Thinking ahead to your long essay and to help shape your reading and historical (and interdisciplinary practice), this seminar will be devoted to exploring a range of printed and on-line resources. For this week you will be asked to bring along and discuss a primary source with the group.

You will then be invited to submit a 250-750 source analysis of this primary source by 5pm Friday 30 November. This can be left in the perspex folder outside my office or emailed to me: hilary.marland@warwick.ac.uk

Please choose from one of the following topics and do some research into primary sources you could use which relate to the topic. This could be information about an online archive, some images or other visual media such as historical film clips or printed sources perhaps from an edited collection - the possibilities are endless!

  • Food and nutrition
  • Exercise
  • Insitutional Health - workhouse; prisons; hospitals; schools; infant welfare services
  • Ethnicity, race and health
  • Mental health
  • Eugenics and the 'Problem Family'
  • Disability
  • Dental health
  • Beauty and cosmetics
  • Poverty and disease

A good place to start might be Wellcome Images or the Wellcome Collection, The National Archives, Mass Observation Archives (especially the topic collections), The Charles Booth Online Archive, social studies/surveys, memoirs or edited collections ( e.g.

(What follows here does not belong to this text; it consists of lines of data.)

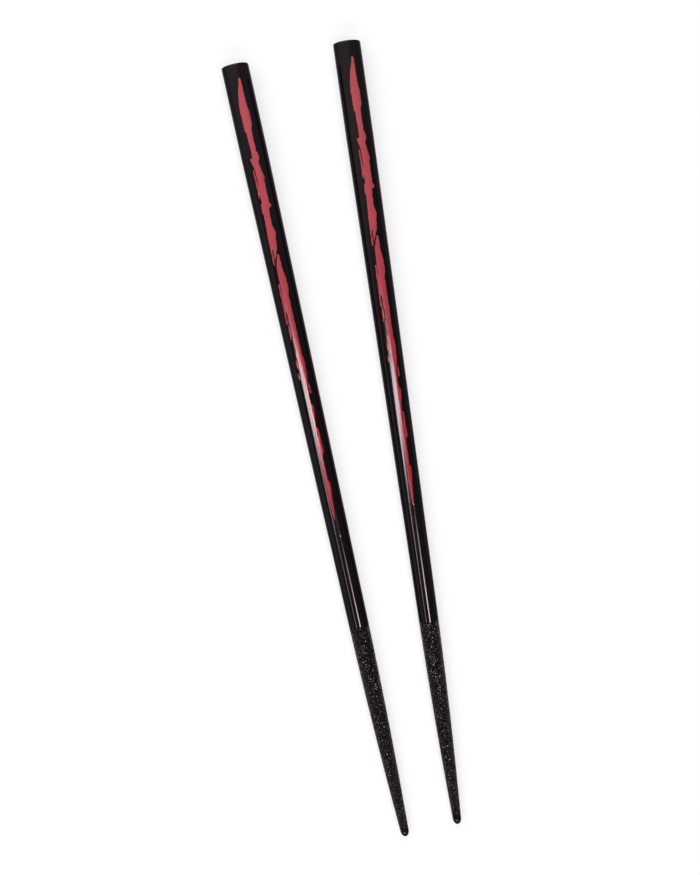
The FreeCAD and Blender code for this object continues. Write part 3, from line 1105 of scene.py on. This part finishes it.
def cut_at_zero(
    points: np.ndarray, shape: tuple[int, int]
) -> tuple[np.ndarray, np.ndarray, np.ndarray]:
    """The part of a grid where its third value is above zero, as triangles.

    Each cell is two triangles. A triangle that the zero line crosses is cut along it, at
    the places on its edges where the value, taken as straight, is zero.

    Args:
        points: One row of two places and a value per grid point.
        shape: The grid's rows and columns.

    Returns:
        The points used, the triangles turned the same way, and the directed border edges.
    """
    rows, columns = shape
    number = np.arange(rows * columns).reshape(rows, columns)
    here, beside = number[:-1, :-1].ravel(), number[:-1, 1:].ravel()
    ahead, diagonal = number[1:, :-1].ravel(), number[1:, 1:].ravel()
    triangles = np.concatenate(
        [np.stack([here, ahead, diagonal], axis=-1), np.stack([here, diagonal, beside], axis=-1)]
    )
    inside = points[:, 2] > 0.0
    count = inside[triangles].sum(axis=1)
    whole = triangles[count == 3]
    one = triangles[count == 1]
    turn = np.argmax(inside[one], axis=1)
    one = np.take_along_axis(one, (turn[:, None] + np.arange(3)) % 3, axis=1)
    two = triangles[count == 2]
    turn = np.argmin(inside[two], axis=1)
    two = np.take_along_axis(two, (turn[:, None] + np.arange(3)) % 3, axis=1)
    total = len(points)
    pairs = np.concatenate([one[:, [0, 1]], one[:, [0, 2]], two[:, [0, 1]], two[:, [0, 2]]])
    pairs = np.sort(pairs, axis=1)
    keys, index = np.unique(pairs[:, 0] * total + pairs[:, 1], return_inverse=True)
    start, end = keys // total, keys % total
    share = points[start, 2] / (points[start, 2] - points[end, 2])
    crossing = points[start] + (points[end] - points[start]) * share[:, None]
    crossing[:, 2] = 0.0
    index = index.ravel() + total
    one_a, one_b = index[: len(one)], index[len(one) : 2 * len(one)]
    two_a, two_b = index[2 * len(one) : 2 * len(one) + len(two)], index[2 * len(one) + len(two) :]
    faces = np.concatenate(
        [
            whole,
            np.stack([one[:, 0], one_a, one_b], axis=-1),
            np.stack([two_a, two[:, 1], two[:, 2]], axis=-1),
            np.stack([two_a, two[:, 2], two_b], axis=-1),
        ]
    )
    border = np.concatenate([np.stack([one_a, one_b], axis=-1), np.stack([two_b, two_a], axis=-1)])
    every = np.concatenate([points, crossing])
    used, compact = np.unique(np.concatenate([faces.ravel(), border.ravel()]), return_inverse=True)
    compact = compact.ravel()
    faces_kept = compact[: faces.size].reshape(-1, 3)
    border_kept = compact[faces.size :].reshape(-1, 2)
    return every[used], faces_kept, border_kept


@dataclass
class Lamp:
    """A flat rectangular lamp over the pair that shines straight down."""

    name: str
    left: float
    right: float
    near: float
    far: float
    height: float
    glow: float
    tint: tuple[float, float, float] = (1.0, 1.0, 1.0)

    def build(self) -> bpy.types.Object:
        """Build the lamp; its power is its glow times its area times pi.

        Returns:
            The lamp, linked to the scene.
        """
        data = bpy.data.lights.new(self.name, "AREA")
        data.shape = "RECTANGLE"
        data.size = self.right - self.left
        data.size_y = self.far - self.near
        data.energy = self.glow * data.size * data.size_y * math.pi
        data.color = self.tint
        lamp = bpy.data.objects.new(self.name, data)
        lamp.location = ((self.left + self.right) / 2.0, (self.near + self.far) / 2.0, self.height)
        lamp.visible_camera = False
        bpy.context.scene.collection.objects.link(lamp)
        return lamp


@dataclass
class Studio:
    """Floor, lamps, surroundings and camera.

    The picture's height is measured in the plane of the sticks' axes. The roll is in
    degrees, and the edges of the soft sides are in parts of the direction's x or y.
    """

    picture_centre: tuple[float, float] = (-2.9 * MM, 2.0 * MM)
    picture_height: float = 249.1 * MM
    roll: float = 10.32
    floor_half: float = 9.0
    diffuse: tuple[float, float, float] = (0.38, 0.43, 0.39)
    glow: tuple[float, float, float] = (0.649, 0.605, 0.640)
    ambient: float = 0.08
    soft_side: float = 0.30
    left_edge: tuple[float, float] = (-0.84, -0.95)
    ahead_edge: tuple[float, float] = (0.05, 0.14)
    right_edge: tuple[float, float] = (0.0, 0.5)
    right_loss: float = 0.65
    sensor: float = 36.0
    axis_height: float = 0.004
    lamps: list[Lamp] = field(
        default_factory=lambda: [
            Lamp("key_end", -0.56, -0.42, -0.058, 0.014, 1.0, 15.0),
            Lamp("key_bend", -0.42, -0.30, -0.046, 0.032, 1.0, 15.0),
            Lamp("key_middle", -0.30, -0.18, -0.030, 0.048, 1.0, 15.0),
            Lamp("key_across", -0.18, 0.16, -0.027, 0.030, 1.0, 16.5),
            Lamp("line_left", -0.72, -0.53, -0.13, -0.060, 1.0, 5.0),
            Lamp("line_left_low", -0.72, -0.53, -0.30, -0.13, 1.0, 2.9),
            Lamp("line_right", 0.13, 0.32, -0.150, -0.112, 1.0, 6.0),
            Lamp("line_right_low", 0.13, 0.32, -0.34, -0.150, 1.0, 16.0),
            Lamp("soft_ahead", -1.2, 0.5, 0.60, 1.50, 1.0, 2.3),
            Lamp("soft_behind", -1.2, 0.5, -1.50, -0.70, 1.0, 2.3),
        ]
    )

    def floor(self) -> bpy.types.Object:
        """A plain pale floor that keeps a faint shadow.

        Its brightness is part light that it scatters, which a shadow takes away, and part
        a plain glow, which the camera, gloss and clear things all see in full.

        Returns:
            The floor's object.
        """
        half = self.floor_half
        corners = [(-half, -half, 0.0), (half, -half, 0.0), (half, half, 0.0), (-half, half, 0.0)]
        mesh = bpy.data.meshes.new("floor")
        mesh.from_pydata(corners, [], [(0, 1, 2, 3)])
        piece = bpy.data.objects.new("floor", mesh)
        bpy.context.scene.collection.objects.link(piece)
        made = bpy.data.materials.new("pale_floor")
        made.use_nodes = True
        graph = Graph(made.node_tree)
        shader = graph.get("ShaderNodeBsdfPrincipled")
        shader.inputs["Base Color"].default_value = (*self.diffuse, 1.0)
        shader.inputs["Roughness"].default_value = 1.0
        shader.inputs["Specular IOR Level"].default_value = 0.0
        shader.inputs["Emission Color"].default_value = (*self.glow, 1.0)
        graph.join(shader.inputs["Emission Strength"], self.seen(graph))
        mesh.materials.append(made)
        return piece

    def seen(self, graph: Graph) -> bpy.types.NodeSocket:
        """One for rays of the camera, of gloss and through clear things, else none.

        Args:
            graph: The floor's nodes.

        Returns:
            The output that holds the one or the none.
        """
        path = graph.add("ShaderNodeLightPath").outputs
        straight = graph.maths("MAXIMUM", path["Is Camera Ray"], path["Is Transmission Ray"])
        return graph.maths("MAXIMUM", straight, path["Is Glossy Ray"])

    def surroundings(self) -> None:
        """A dim studio with two soft sides, the same for the camera and for gloss.

        A little light comes from all round. More comes from low on the left, and from
        ahead of the butt ends, where it falls off towards the right. Each edge is a
        smooth step of the direction's x or y.
        """
        world = bpy.data.worlds.new("studio")
        world.use_nodes = True
        bpy.context.scene.world = world
        graph = Graph(world.node_tree)
        background = graph.get("ShaderNodeBackground")
        background.inputs["Color"].default_value = (1.0, 1.0, 1.0, 1.0)
        direction = graph.add("ShaderNodeTexCoord").outputs["Generated"]
        apart = graph.add("ShaderNodeSeparateXYZ", {"Vector": direction}).outputs
        left = graph.step(apart["X"], *self.left_edge)
        ahead = graph.step(apart["Y"], *self.ahead_edge)
        rightwards = graph.step(apart["X"], *self.right_edge)
        right = graph.maths("MULTIPLY_ADD", rightwards, -self.right_loss, 1.0)
        soft = graph.maths("MAXIMUM", left, graph.maths("MULTIPLY", ahead, right))
        strength = graph.maths("MULTIPLY_ADD", soft, self.soft_side, self.ambient)
        graph.join(background.inputs["Strength"], strength)

    def camera(self) -> bpy.types.Object:
        """A camera straight above the picture's centre, turned as the photograph is.

        Returns:
            The camera, made the scene's own.
        """
        data = bpy.data.cameras.new("camera")
        data.sensor_width = self.sensor
        data.lens = self.sensor * (VIEW_HEIGHT - self.axis_height) / self.picture_height
        data.clip_start, data.clip_end = 0.01, 20.0
        camera = bpy.data.objects.new("camera", data)
        camera.location = (*self.picture_centre, VIEW_HEIGHT)
        camera.rotation_euler = (0.0, 0.0, -math.radians(self.roll))
        bpy.context.scene.collection.objects.link(camera)
        bpy.context.scene.camera = camera
        return camera

    def build(self) -> None:
        """Build everything round the object."""
        self.floor()
        self.surroundings()
        for lamp in self.lamps:
            lamp.build()
        self.camera()
        bpy.context.scene.view_settings.view_transform = "Standard"


def dress(
    piece: bpy.types.Object, materials: list[bpy.types.Material], nodes: list[str]
) -> None:
    """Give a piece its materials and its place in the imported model.

    Args:
        piece: The piece.
        materials: Its materials, in the order that its faces number them.
        nodes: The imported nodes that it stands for.
    """
    indices = np.zeros(len(piece.data.polygons), dtype=np.int32)
    piece.data.polygons.foreach_get("material_index", indices)
    for material in materials:
        piece.data.materials.append(material)
    piece.data.polygons.foreach_set("material_index", indices)
    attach(piece, "root")
    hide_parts(*nodes)
    LOG.info("%s: %d faces", piece.name, len(piece.data.polygons))


def main() -> None:
    """Build the pair, dress it, and set the studio round it."""
    logging.basicConfig(level=logging.INFO, format="%(name)s: %(message)s")
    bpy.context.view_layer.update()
    groups = {"lacquer_skin": lacquer_skin_group(), "dust": dust_group(), "facets": facets_group()}
    coats = [BlackLacquer().material(groups), GritLacquer().material(groups)]
    red = RedLacquer().material(groups)
    sticks = [
        Chopstick(Side.LEFT, 136.9 * MM, -0.35 * MM, 163.4 * MM, 221.0 * MM, 11),
        Chopstick(Side.RIGHT, 132.5 * MM, -0.25 * MM, 166.2 * MM, 220.5 * MM, 23),
    ]
    for stick in sticks:
        dress(stick.build(), coats, [f"chopstick_{stick.side.word}"])
    strokes = [
        BrushStroke(Side.LEFT, UPPER_SHAPE, 0.0, 1.5, 5),
        BrushStroke(Side.LEFT, LOWER_SHAPE, 0.0, 1.5, 7),
        BrushStroke(Side.RIGHT, UPPER_SHAPE, 0.5 * MM, -4.7, 5),
        BrushStroke(Side.RIGHT, LOWER_SHAPE, 0.5 * MM, -4.7, 7),
    ]
    for stroke in strokes:
        node = f"{stroke.shape.part.value}_stroke_{stroke.side.word}"
        dress(stroke.build(), [red], [node])
    Studio().build()


if __name__ == "__main__":
    main()
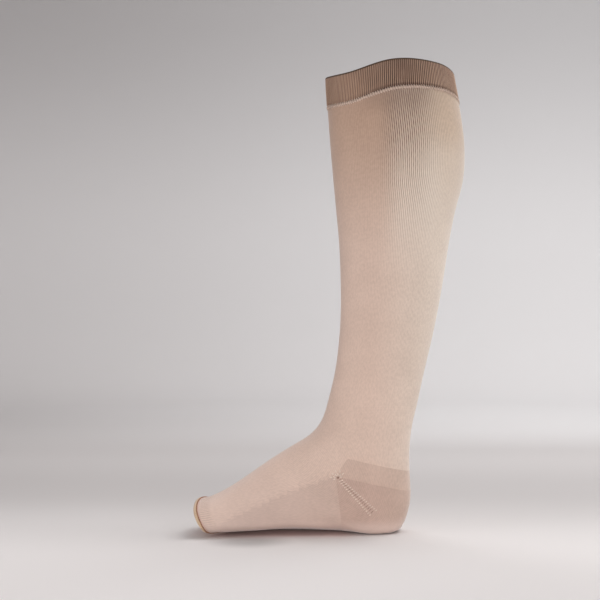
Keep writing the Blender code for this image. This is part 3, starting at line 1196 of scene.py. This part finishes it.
def addBead(mesh, x, up, side, towards, size):
    # a flat bead of yarn on the cloth
    point, normal = goreFrame(x, up, side)
    across = Vector((towards[0], 0, towards[1]))
    across = (across - normal * across.dot(normal)).normalized()
    turn = Matrix((across, normal.cross(across), normal)).transposed().to_4x4()
    length, width, height = size
    scale = Matrix.Diagonal((length / 2 * mm, width / 2 * mm, height / 2 * mm, 1))
    lift = Matrix.Translation(point + normal * gore["proud"] * mm)
    matrix = lift @ turn @ scale
    bmesh.ops.create_uvsphere(mesh, u_segments=8, v_segments=6, radius=1.0, matrix=matrix)


def goreLine():
    rungs, holes = bmesh.new(), bmesh.new()
    for side in (-1, 1):
        addRungs(rungs, holes, side)
        addFans(rungs, side)
    for mesh in (rungs, holes):
        for face in mesh.faces:
            face.smooth = True
    finishPiece("goreStitches", rungs, yarnLook("goreYarn", dyes["gore"]), None, "heel")
    finishPiece("goreEyeletShade", holes, yarnLook("goreHoleShade", dyes["goreHoleShade"]), None, "heel")


def addRungs(rungs, holes, side):
    # pairs of beads down the line, a dark bead of painted shade for an eyelet between each pair
    # and the next, and one for the hole
    start, end = Vector(gore["top"]), Vector(gore["bottom"])
    way = (end - start).normalized()
    cross = Vector((-way.y, way.x))
    count = int((end - start).length / gore["pitch"])
    narrow, wide = gore["spread"]
    length, width, height = gore["eyelet"]
    for step in range(1, count + 1):
        here = start + way * gore["pitch"] * (step + gore["first"])
        spread = narrow + (wide - narrow) * step / count
        for row in (-1, 1):
            bead = here + cross * spread * row + way * gore["stagger"] * row
            addBead(rungs, bead.x, bead.y, side, cross + way * gore["slant"], gore["bead"])
        mid = here - way * gore["pitch"] / 2
        addBead(holes, mid.x, mid.y, side, cross, (length * (1 + spread), width, height))
    addBead(holes, start.x, start.y, side, cross, gore["hole"])


def addFans(rungs, side):
    # rings of tacks that point away from the hole
    for tacks, away, low, high in gore["fans"]:
        for number in range(tacks):
            turn = math.radians(low + (high - low) * number / (tacks - 1))
            out = Vector((math.cos(turn), math.sin(turn)))
            spot = Vector(gore["top"]) + out * away
            addBead(rungs, spot.x, spot.y, side, out, gore["tack"])


goreLine()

Robert Roberts The Classic Slum: Salford Life in the First Quarter of the Century (1971), Maud Pember-Reeves (ed.), Round About a Pound A Week (1913), Margaret Llewelyn Davies, Maternity: Letters From Working Women (1915), Gowdridge, Williams and Wynn (eds), Mother Courage: Letters from Mothers in Poverty at the End of the Century (1997).

The Modern Records Centre at the University of Warwick also holds extensive trade union records which deal with issues relating to health, and the National Cycling Archive, and a range of materials relating to mental health. Some of their collection is digitised but you can also arrange visits to see the collections in person.

The Main University Library also subscribes to a range of online database archives. Historical Texts holds the collections of the UK Medical Heritage Library (printed medical texts from 1700) and is also fully searchable. Other online archives you might want to consult include: 19th Century Newspapers; 19th Century British Periodicals Online; 19th Century UK Periodicals; Archives of Sexuality and Gender; British Non-Parliamentary Publications; British Parliamentary Publications (House of Commons Papers); Daily Mail Historical Archive; Defining Gender; and Histpop: Online Historical Population Reports.

Use your imagination and bring some interesting primary sources or information about collections which you could use....

Essay Questions

What are the insights and problems with using oral history testimonies for studying the history of medicine?

How was good health promoted in the twentieth century?

What sources can we use for examining people's different experiences of insitutional health?